▸ Work instructions
Reproduce exactly the lines below from the one containing "obj.parent = empty" through the one containing "in imported if", including both, and nothing else.

▸ Dataset excerpt
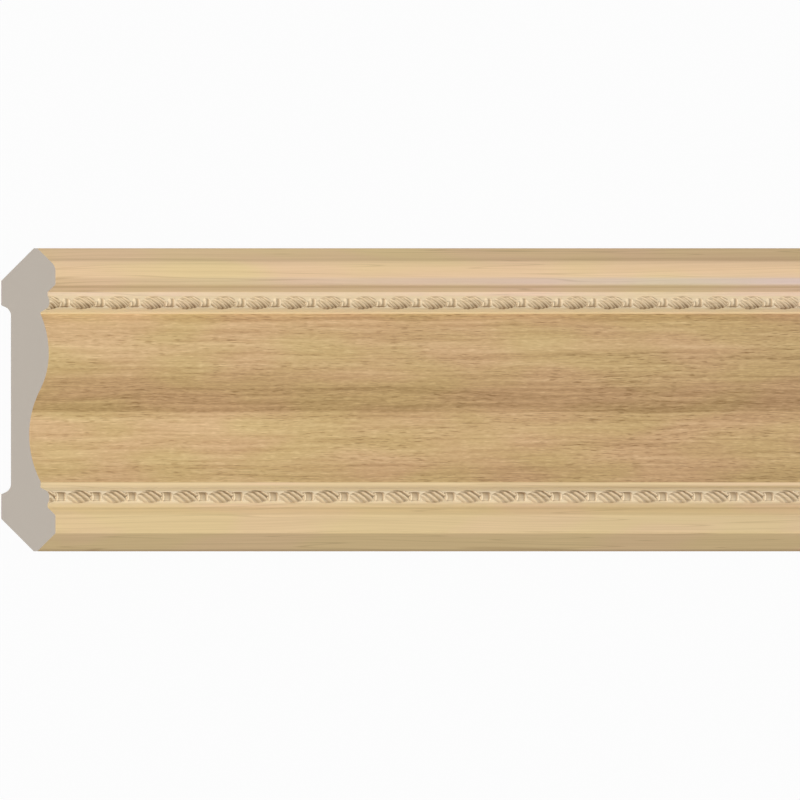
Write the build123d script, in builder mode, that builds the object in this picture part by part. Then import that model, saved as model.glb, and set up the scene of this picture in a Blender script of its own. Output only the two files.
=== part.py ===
"""Door cornice: one stock length of foamed-polystyrene crown moulding.

It is extruded in one piece and lies on its back, as it would on a level floor. X runs along its length,
+Y points to the upper edge of the face, and Z is the depth from the two back lands to the face. The origin
is midway along, midway across, and level with the back lands. All sizes are in millimetres.
"""

import os

from build123d import *

# Stock size
length = 2400.0
face_width = 134.0  # tip to tip across the face
thickness = 24.0  # from the back lands to the flats of the two border bands

# Back: 45 degree seats for wall and ceiling, two lands, and a shallow relief between them
seat_leg = 14.4  # what each seat takes off its back corner, both across and in depth
land_width = 10.8
relief_depth = 4.3
relief_flank = 2.0  # how far each sloping side of the relief runs across
relief_root_radius = 4.0

# Border bands, alike along both edges of the face apart from the outer shoulders
tip_flat = 1.6  # square edge between a seat and the bevel in front of it
band_flat = 8.0
upper_shoulder_radius = 5.0
lower_shoulder_radius = 1.0
inner_shoulder_radius = 1.5
arris_radius = 0.4  # worn onto the sharp outer corners by the die

# Quirk and crowned bead strip inside each band. Every drop is measured down from the flats of the bands
quirk_drop = 3.5
quirk_slope = 3.4  # how far the slope down into the quirk runs across
quirk_width = 1.6
quirk_radius = 0.7
strip_width = 5.5
strip_crown = 0.8  # rise of the strip's middle above its edges
strip_step = 1.7  # how far the step down from the strip to the panel runs across

# Ogee panel between two narrow margins
margin_drop = 6.6
upper_margin = 0.8
lower_margin = 2.7
swell_drop = 3.0  # down to the crest of the convex half
swell_run = 17.6  # from the upper margin to that crest
hollow_drop = 11.6  # down to the bottom of the concave half
hollow_run = 20.7  # from the lower margin to that bottom
turn_share = 0.45  # where the convex half turns into the concave one, on the way from crest to bottom

half_width = face_width / 2
seat_foot = half_width - seat_leg
seat_end = seat_leg + tip_flat
bevel_run = thickness - seat_end  # the bevel stands at 45 degrees
quirk_floor = thickness - quirk_drop
margin_level = thickness - margin_drop


def border(side, shoulder_radius):
    """Outline of one edge, from the foot of its seat to the panel side of its quirk.

    side is 1 along the upper edge and -1 along the lower one. Returns the last point.
    """
    points = [
        (side * seat_foot, 0),
        (side * half_width, seat_leg),
        (side * half_width, seat_end),
    ]
    across = 0.0
    for run, level in (
        (bevel_run, thickness),
        (band_flat, thickness),
        (quirk_slope, quirk_floor),
        (quirk_width, quirk_floor),
    ):
        across += run
        points.append((side * (half_width - across), level))
    FilletPolyline(
        *points,
        radius=[arris_radius, arris_radius, shoulder_radius, inner_shoulder_radius, quirk_radius],
    )
    return points[-1]


def bead_strip(side, start, margin):
    """Crowned strip that carries the bead ornament, the step down from it and the panel's margin.

    Returns the end of the margin, where the panel starts.
    """
    crown = (start[0] - side * strip_width / 2, quirk_floor + strip_crown)
    strip_end = (start[0] - side * strip_width, quirk_floor)
    ThreePointArc(start, crown, strip_end)
    step_foot = (strip_end[0] - side * strip_step, margin_level)
    margin_end = (step_foot[0] - side * margin, margin_level)
    Polyline(strip_end, step_foot, margin_end)
    return margin_end


def ogee(upper, lower):
    """Cyma of four arcs from the upper margin to the lower one, level at its crest and at its bottom."""
    crest = Vector(upper[0] - swell_run, thickness - swell_drop)
    bottom = Vector(lower[0] + hollow_run, thickness - hollow_drop)
    turn = crest + (bottom - crest) * turn_share
    TangentArc(crest, upper, tangent=(1, 0))
    TangentArc(crest, turn, tangent=(-1, 0))
    TangentArc(bottom, turn, tangent=(1, 0))
    TangentArc(bottom, lower, tangent=(-1, 0))


with BuildPart() as cornice:
    with BuildSketch(Plane.YZ) as section:
        with BuildLine() as outline:
            upper_quirk = border(1, upper_shoulder_radius)
            lower_quirk = border(-1, lower_shoulder_radius)
            upper_panel = bead_strip(1, upper_quirk, upper_margin)
            lower_panel = bead_strip(-1, lower_quirk, lower_margin)
            ogee(upper_panel, lower_panel)
            Line((seat_foot, 0), (-seat_foot, 0))
        make_face()
        with BuildLine() as relief:
            relief_edge = seat_foot - land_width
            root_edge = relief_edge - relief_flank
            FilletPolyline(
                (-relief_edge, 0),
                (-root_edge, relief_depth),
                (root_edge, relief_depth),
                (relief_edge, 0),
                radius=[0, relief_root_radius, relief_root_radius, 0],
                close=True,
            )
        make_face(mode=Mode.SUBTRACT)
    extrude(amount=length / 2, both=True)

cornice.part.label = "cornice"

os.makedirs("parts", exist_ok=True)
export_step(cornice.part, "parts/cornice.step")
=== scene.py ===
import math

import bpy
import numpy as np
from mathutils import Matrix, Vector


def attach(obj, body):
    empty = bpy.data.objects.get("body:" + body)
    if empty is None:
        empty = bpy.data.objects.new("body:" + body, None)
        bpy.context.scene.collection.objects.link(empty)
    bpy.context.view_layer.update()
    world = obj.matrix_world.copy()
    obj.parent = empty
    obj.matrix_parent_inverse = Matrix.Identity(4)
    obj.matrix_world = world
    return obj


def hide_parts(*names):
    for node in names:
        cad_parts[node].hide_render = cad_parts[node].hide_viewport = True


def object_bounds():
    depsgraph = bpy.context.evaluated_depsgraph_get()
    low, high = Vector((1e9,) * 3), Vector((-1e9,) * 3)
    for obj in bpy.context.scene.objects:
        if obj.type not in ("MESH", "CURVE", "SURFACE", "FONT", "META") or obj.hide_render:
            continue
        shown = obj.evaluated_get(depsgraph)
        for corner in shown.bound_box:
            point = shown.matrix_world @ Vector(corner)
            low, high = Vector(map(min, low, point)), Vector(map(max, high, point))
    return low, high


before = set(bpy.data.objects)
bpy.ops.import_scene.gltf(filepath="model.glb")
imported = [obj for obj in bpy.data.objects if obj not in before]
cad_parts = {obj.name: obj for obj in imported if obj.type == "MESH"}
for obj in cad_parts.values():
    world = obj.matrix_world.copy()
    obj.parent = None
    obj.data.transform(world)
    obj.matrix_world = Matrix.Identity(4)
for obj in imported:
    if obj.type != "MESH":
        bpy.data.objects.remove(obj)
cadLow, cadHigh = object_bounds()
print("frame loaded")

mm = 0.001
sharpAngle = 38  # degrees, past which an edge is shaded as an edge


def srgb(code):
    # Hex colour to linear: c/12.92 below 0.04045, else ((c + 0.055)/1.055)^2.4
    parts = [int(code[i:i + 2], 16) / 255 for i in (1, 3, 5)]
    return [c / 12.92 if c < 0.04045 else ((c + 0.055) / 1.055) ** 2.4 for c in parts] + [1.0]


def addNode(tree, kind, inputs=None, stops=None, **settings):
    # Adds one node. An input given as another node or its output is linked, and any other is set. Inputs go
    # by name or number: a Map Range has its limits at 1 to 4, and a Mix has two colours at 6 and 7, mixed at
    # output 2, and two vectors at 4 and 5, mixed at output 1. Stops, as (place, colour or grey), fill a ramp
    node = tree.nodes.new(kind)
    for name, value in settings.items():
        setattr(node, name, value)
    for key, value in (inputs or {}).items():
        if isinstance(value, bpy.types.Node):
            value = value.outputs[0]
        if isinstance(value, bpy.types.NodeSocket):
            tree.links.new(value, node.inputs[key])
        else:
            node.inputs[key].default_value = value
    if stops:
        ramp = node.color_ramp
        for _ in stops[2:]:
            ramp.elements.new(0.5)
        for element, (place, value) in zip(ramp.elements, stops):
            element.position = place
            element.color = srgb(value) if isinstance(value, str) else [value, value, value, 1.0]
    return node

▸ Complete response
    obj.parent = empty
    obj.matrix_parent_inverse = Matrix.Identity(4)
    obj.matrix_world = world
    return obj


def hide_parts(*names):
    for node in names:
        cad_parts[node].hide_render = cad_parts[node].hide_viewport = True


def object_bounds():
    depsgraph = bpy.context.evaluated_depsgraph_get()
    low, high = Vector((1e9,) * 3), Vector((-1e9,) * 3)
    for obj in bpy.context.scene.objects:
        if obj.type not in ("MESH", "CURVE", "SURFACE", "FONT", "META") or obj.hide_render:
            continue
        shown = obj.evaluated_get(depsgraph)
        for corner in shown.bound_box:
            point = shown.matrix_world @ Vector(corner)
            low, high = Vector(map(min, low, point)), Vector(map(max, high, point))
    return low, high


before = set(bpy.data.objects)
bpy.ops.import_scene.gltf(filepath="model.glb")
imported = [obj for obj in bpy.data.objects if obj not in before]
cad_parts = {obj.name: obj for obj in imported if obj.type == "MESH"}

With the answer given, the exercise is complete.